The case before the Tribunal:
The Tribunal proceeded to consider the question, “Whether… the learned CIT (Appeals) erred in holding that since the assessee has remunerated the agent on the arm’s-length principle, no further profits of the assessee could be taxed in India other than the profits earned by the dependent agent?” The Tribunal proceeded to record that since SET (India) was a dependent agent of the assessee in India, the assessee was deemed to have a PE in India. The Tribunal then held, “… in addition to the taxability of the Dependent Agent in respect of the remuneration earned by them, which is in accordance with the domestic law and which has nothing to do with the taxability of the foreign enterprise… the foreign enterprise is also taxable in India in terms of the provisions of Article 7 of the (India-Singapore) Tax Treaty, in respect of the profits attributable to the dependent agent permanent establishment.” (Emphasis supplied). The Tribunal came to the conclusion that “the tax liability of a foreign enterprise, in respect of its dependent agency permanent establishment, is not extinguished by making an arms length payment to the dependent agent.” Consequently, the appeal filed by the Revenue was allowed. The assessee filed an appeal before the Bombay High Court against this order.
The High Court decision:
The major issues before the High Court were in relation to the tax liability in India of a non-resident, when the non-resident has a dependent agent in India. The High Court framed three questions of law – the main one being, “Whether having taxed the dependent agent on the fair value of the activities in India, the same could be taxed again in the hands of the non-resident as being income attributable to the deemed permanent establishment?” The relevant provision of the India-Singapore DTAA which had a bearing on the issues was Article 7. According to Article 7(1), if a foreign resident carries on business in India through a PE, then only so much of its profits as are attributable directly or indirectly to the PE may be taxed in India. Article 7(2) provides for a formula to determine this attribution of income.

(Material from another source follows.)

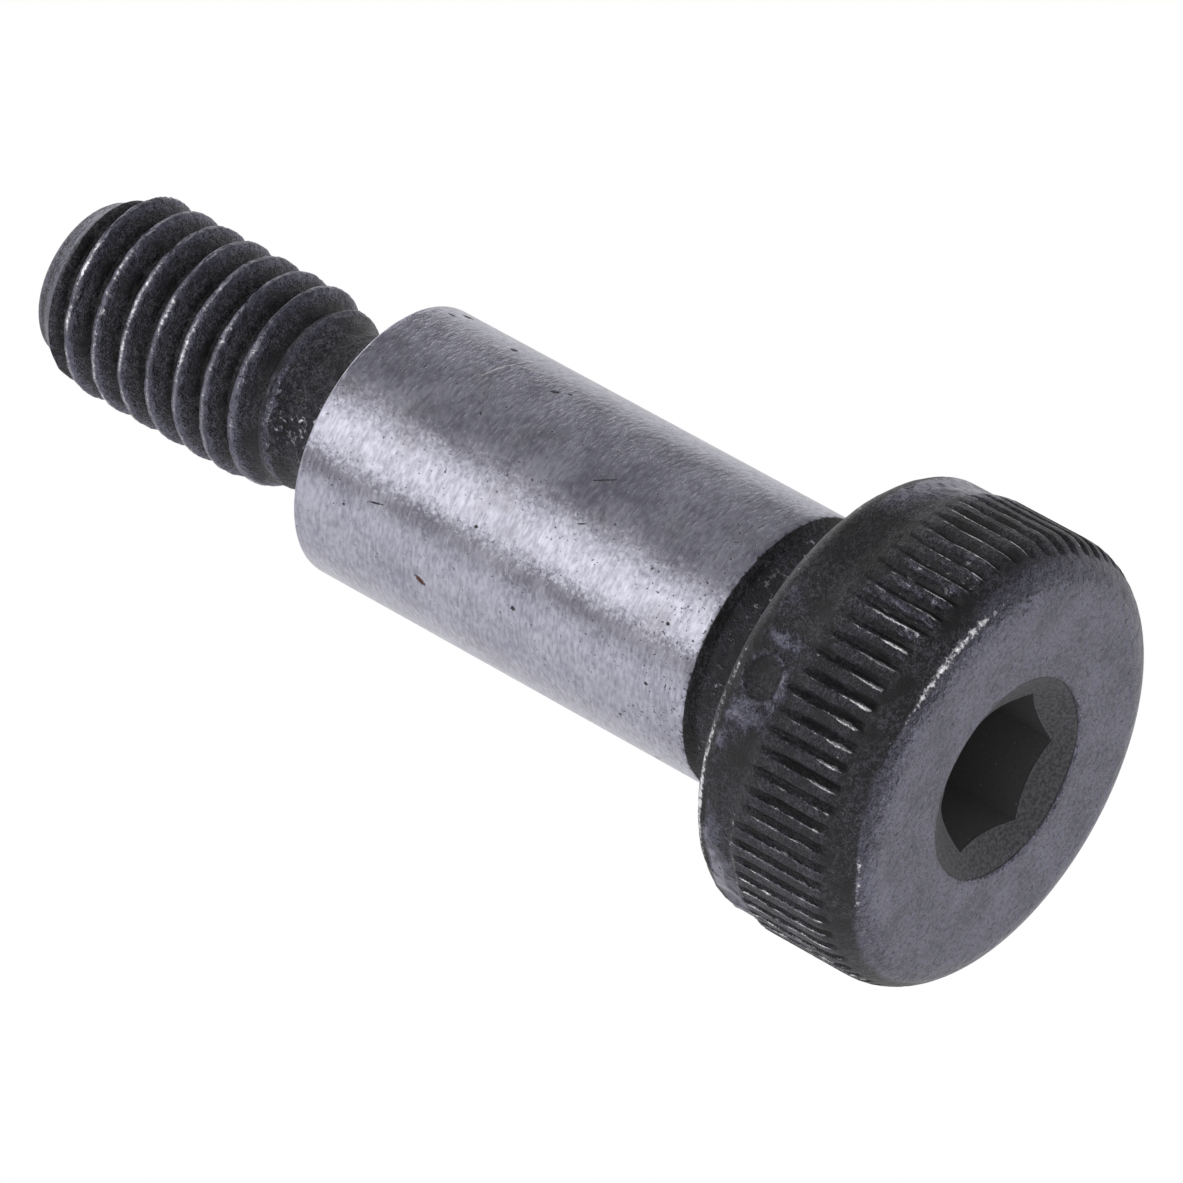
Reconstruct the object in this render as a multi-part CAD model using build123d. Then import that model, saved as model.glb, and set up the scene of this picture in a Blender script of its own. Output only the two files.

On behalf of the assessee, it was contended before the High Court that in view of Articles 7(1) and 7(2), the requirement is to ascertain the arm’s length price. In other words, if the activities in India were carried on not by a PE but by an independent enterprise, what would have been the amount charged for the activities by the enterprise? If this “arm’s length” price is paid by the foreign resident to its dependent agent PE, then no further part of its profits can be attributed to the PE, and nothing further would be liable to tax in India. Additionally, the assessee also relied on the Supreme Court’s decision in Morgan Stanley. The Supreme Court had observed there, “… provided that an associated enterprise (that also constitutes a PE) is remunerated on arm’s length basis taking into account all the risk-taking functions of the multinational enterprise… nothing further would be left to attribute to the PE.”
At first glance, the link between attribution of profits and transfer pricing principles (such as arm’s length price) may not be apparent. Nonetheless, a deeper examination would indicate that the logic behind the argument is convincing. Essentially, if a ‘proper’ amount is paid by the foreign resident to its Indian dependent agent PE, then a ‘proper’ amount is anyway taxable in India in the hands of the PE. No income is escaping the tax net in such cases. In such circumstances, there is no need to further tax the profits of the foreign enterprise; because any further taxation would merely be double taxation. Whether an amount is ‘proper’ or not would depend on whether it has been calculated on an arm’s length basis. In Morgan Stanley, the Supreme Court explained, “(The PE’s) profits are determined on the basis as if it is an independent enterprise. The profits of the PE are determined on the basis of what an independent enterprise under similar circumstances might be expected to derive on its own.” In this context, it is worth noting that transfer pricing provisions are often looked upon as anti-avoidance measures. If a ‘proper’ or arm’s length price is being paid to an Indian PE, it is clear that questions of avoidance would not arise. Thus, it seems logical to conclude that if an arm’s length remuneration is being provided by a foreign enterprise to its dependent agent PE, nothing further ought to be attributed to the PE (particularly because the Revenue in the case was not questioning the fact that an arm’s length price had been paid).
The Bombay High Court agreed with the assessee’s submissions, and reversed the ITAT order. The order of the CIT (Appeals) was restored, except for the portion of the order which went against the assessee. In conclusion, it appears clear that if the transactions between a foreign enterprise and its Indian dependent agent PE are carried on at an arm’s length basis, nothing would be left to be attributed to the PE besides the arm’s length remuneration paid to it by the foreign enterprise. Several recent controversies (including the Hutch-Vodafone issue discussed on this blog earlier) indicate that the Indian tax authorities have been seeking to cast their net as wide as possible. The judicial approach followed by the Bombay High Court in this case signals that all such fishing expeditions cannot be tolerated in view of fundamental principles regarding to international taxation. Only time can tell whether the same approach will be taken by the Court in other situations.